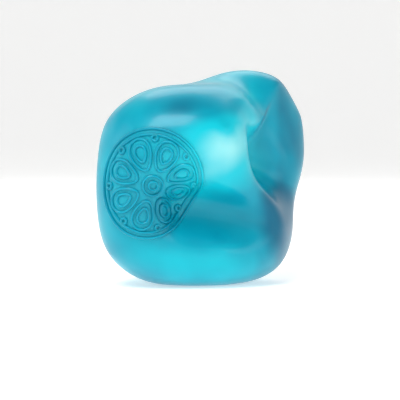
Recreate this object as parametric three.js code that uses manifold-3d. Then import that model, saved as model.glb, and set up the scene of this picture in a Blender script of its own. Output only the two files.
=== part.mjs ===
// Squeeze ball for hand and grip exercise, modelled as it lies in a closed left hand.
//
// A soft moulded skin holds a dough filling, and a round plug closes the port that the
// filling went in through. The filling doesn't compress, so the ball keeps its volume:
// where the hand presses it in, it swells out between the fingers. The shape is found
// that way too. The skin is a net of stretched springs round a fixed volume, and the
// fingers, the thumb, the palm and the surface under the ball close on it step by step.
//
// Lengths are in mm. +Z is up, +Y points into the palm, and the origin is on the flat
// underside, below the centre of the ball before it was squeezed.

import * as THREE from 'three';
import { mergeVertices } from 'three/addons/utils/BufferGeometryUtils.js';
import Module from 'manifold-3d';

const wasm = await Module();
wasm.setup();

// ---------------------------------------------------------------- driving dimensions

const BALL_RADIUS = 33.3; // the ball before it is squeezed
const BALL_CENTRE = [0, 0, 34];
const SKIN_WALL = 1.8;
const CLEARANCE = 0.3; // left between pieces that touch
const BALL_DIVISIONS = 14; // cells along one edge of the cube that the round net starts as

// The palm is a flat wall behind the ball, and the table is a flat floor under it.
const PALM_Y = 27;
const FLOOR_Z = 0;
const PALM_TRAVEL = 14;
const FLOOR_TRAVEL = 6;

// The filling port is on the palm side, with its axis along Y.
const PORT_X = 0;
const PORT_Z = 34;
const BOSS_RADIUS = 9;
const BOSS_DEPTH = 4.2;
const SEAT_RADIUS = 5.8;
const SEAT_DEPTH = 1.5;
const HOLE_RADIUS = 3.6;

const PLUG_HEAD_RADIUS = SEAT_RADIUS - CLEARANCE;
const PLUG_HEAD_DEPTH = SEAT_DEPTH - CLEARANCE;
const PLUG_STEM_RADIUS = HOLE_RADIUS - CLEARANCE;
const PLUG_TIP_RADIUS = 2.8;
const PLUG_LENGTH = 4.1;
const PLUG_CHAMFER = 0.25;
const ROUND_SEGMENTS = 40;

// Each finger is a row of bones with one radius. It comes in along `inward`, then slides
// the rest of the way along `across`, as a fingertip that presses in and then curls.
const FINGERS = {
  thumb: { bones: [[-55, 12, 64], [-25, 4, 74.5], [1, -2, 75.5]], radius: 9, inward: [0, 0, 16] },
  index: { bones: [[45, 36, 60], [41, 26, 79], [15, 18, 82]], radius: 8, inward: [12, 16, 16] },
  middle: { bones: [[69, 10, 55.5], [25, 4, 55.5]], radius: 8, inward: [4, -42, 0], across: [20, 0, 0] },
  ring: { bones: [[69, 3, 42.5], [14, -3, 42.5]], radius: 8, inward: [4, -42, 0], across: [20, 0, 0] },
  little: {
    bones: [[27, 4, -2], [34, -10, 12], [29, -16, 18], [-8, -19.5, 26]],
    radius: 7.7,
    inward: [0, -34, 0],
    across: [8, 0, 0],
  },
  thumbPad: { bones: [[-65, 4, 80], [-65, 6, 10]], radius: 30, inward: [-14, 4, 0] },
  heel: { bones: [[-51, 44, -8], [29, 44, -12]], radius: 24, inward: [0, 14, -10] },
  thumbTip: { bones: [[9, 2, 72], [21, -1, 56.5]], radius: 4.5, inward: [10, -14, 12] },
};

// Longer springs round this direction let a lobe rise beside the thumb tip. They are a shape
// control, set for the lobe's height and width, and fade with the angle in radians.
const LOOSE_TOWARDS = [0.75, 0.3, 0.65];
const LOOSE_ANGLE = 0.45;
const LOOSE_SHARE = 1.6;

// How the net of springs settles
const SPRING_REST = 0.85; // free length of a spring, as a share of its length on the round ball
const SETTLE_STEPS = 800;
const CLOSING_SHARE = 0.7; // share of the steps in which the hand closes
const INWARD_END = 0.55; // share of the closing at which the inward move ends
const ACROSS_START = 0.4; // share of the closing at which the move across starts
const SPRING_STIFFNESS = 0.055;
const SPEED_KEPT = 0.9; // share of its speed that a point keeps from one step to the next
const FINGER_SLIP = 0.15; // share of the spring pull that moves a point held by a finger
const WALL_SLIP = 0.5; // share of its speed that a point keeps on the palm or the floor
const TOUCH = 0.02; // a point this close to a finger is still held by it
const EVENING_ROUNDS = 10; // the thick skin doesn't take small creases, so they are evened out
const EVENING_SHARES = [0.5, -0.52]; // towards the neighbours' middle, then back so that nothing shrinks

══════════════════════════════

◆ **What to work on**:
Copy out only the lines running from the beginning of the data to the line with "const ROUND_SEGMENTS = 40;", both ends included.

◆ **Reply to the exercise**:
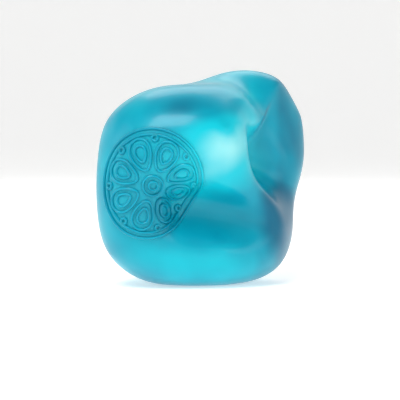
Recreate this object as parametric three.js code that uses manifold-3d. Then import that model, saved as model.glb, and set up the scene of this picture in a Blender script of its own. Output only the two files.
=== part.mjs ===
// Squeeze ball for hand and grip exercise, modelled as it lies in a closed left hand.
//
// A soft moulded skin holds a dough filling, and a round plug closes the port that the
// filling went in through. The filling doesn't compress, so the ball keeps its volume:
// where the hand presses it in, it swells out between the fingers. The shape is found
// that way too. The skin is a net of stretched springs round a fixed volume, and the
// fingers, the thumb, the palm and the surface under the ball close on it step by step.
//
// Lengths are in mm. +Z is up, +Y points into the palm, and the origin is on the flat
// underside, below the centre of the ball before it was squeezed.

import * as THREE from 'three';
import { mergeVertices } from 'three/addons/utils/BufferGeometryUtils.js';
import Module from 'manifold-3d';

const wasm = await Module();
wasm.setup();

// ---------------------------------------------------------------- driving dimensions

const BALL_RADIUS = 33.3; // the ball before it is squeezed
const BALL_CENTRE = [0, 0, 34];
const SKIN_WALL = 1.8;
const CLEARANCE = 0.3; // left between pieces that touch
const BALL_DIVISIONS = 14; // cells along one edge of the cube that the round net starts as

// The palm is a flat wall behind the ball, and the table is a flat floor under it.
const PALM_Y = 27;
const FLOOR_Z = 0;
const PALM_TRAVEL = 14;
const FLOOR_TRAVEL = 6;

// The filling port is on the palm side, with its axis along Y.
const PORT_X = 0;
const PORT_Z = 34;
const BOSS_RADIUS = 9;
const BOSS_DEPTH = 4.2;
const SEAT_RADIUS = 5.8;
const SEAT_DEPTH = 1.5;
const HOLE_RADIUS = 3.6;

const PLUG_HEAD_RADIUS = SEAT_RADIUS - CLEARANCE;
const PLUG_HEAD_DEPTH = SEAT_DEPTH - CLEARANCE;
const PLUG_STEM_RADIUS = HOLE_RADIUS - CLEARANCE;
const PLUG_TIP_RADIUS = 2.8;
const PLUG_LENGTH = 4.1;
const PLUG_CHAMFER = 0.25;
const ROUND_SEGMENTS = 40;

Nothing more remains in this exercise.